Saint Ambrose: portrait of Ambrose Bierce
Material: oil on canvas
Size: 66×48
Year: 2002
imagination, n.: A warehouse of facts, with poet and liar in joint ownership. — Ambrose Bierce (The Devil’s Dictionary)
Writer Ambrose Bierce has the best “bad hotel” story I have heard. After recovering from a head wound received in the Battle of Chickamauga in Northern Georgia during the Civil War, he caught up again with Sherman’s army following the Battle of Kennesaw Mountain. Being a staff officer, he was entitled to a hotel room, so he checked into the Kennesaw Hotel in Marietta (which is still there).

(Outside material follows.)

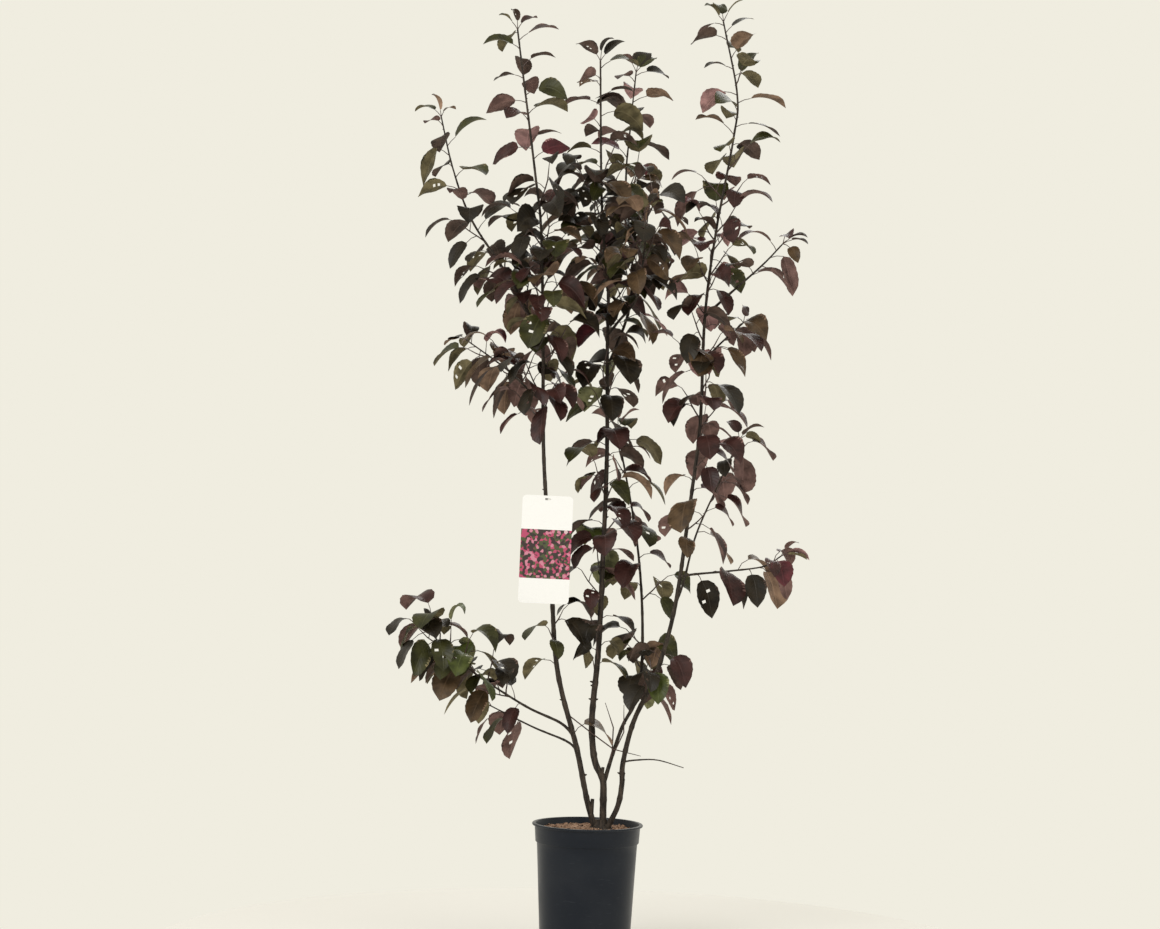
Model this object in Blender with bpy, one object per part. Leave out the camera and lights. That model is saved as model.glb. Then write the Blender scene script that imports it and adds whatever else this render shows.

He got his key at the desk, was wished a pleasant stay by the clerk, and found his room, only to discover that it was stacked floor-to-ceiling with bodies of dead soldiers from the field hospitals in the recent battle. So, he complained at the front desk, and he requested and received a different room, hopefully, one that Housekeeping had gotten to. I hope he got extra hotel points and a couple drink vouchers, as well.
After tipping the bellhop (after all, Major Bierce ordered some room service and watched “Gone With the Wind”.
Bierce started out as an Indiana farm boy, then was promoted to wartime traumas in the Civil War where Indiana boys were used as cannon fodder, which was a sweet deal for a Hoosier. He then became a short story writer, then a snarky San Francisco journalist extraordinaire (obits were his specialty), and then finally, in his final job, he was a correspondent embedded in Pancho Villa’s army in Mexico. He was never heard from again. This is all dutifully reported, in one way or another, in the painting I call “St. Ambrose”. He stands here, in his splendor, in Emilio Zapata pose and color, in the glory of Our Lady of Guadalupe, on a pile of dead Civil War hats. Isn’t he magnificent?
* He is not to be confused with the original St. Ambrose (Aurelius Ambrosius, Bishop of Milan), so be not to confuse the two. A much different agency is at work here.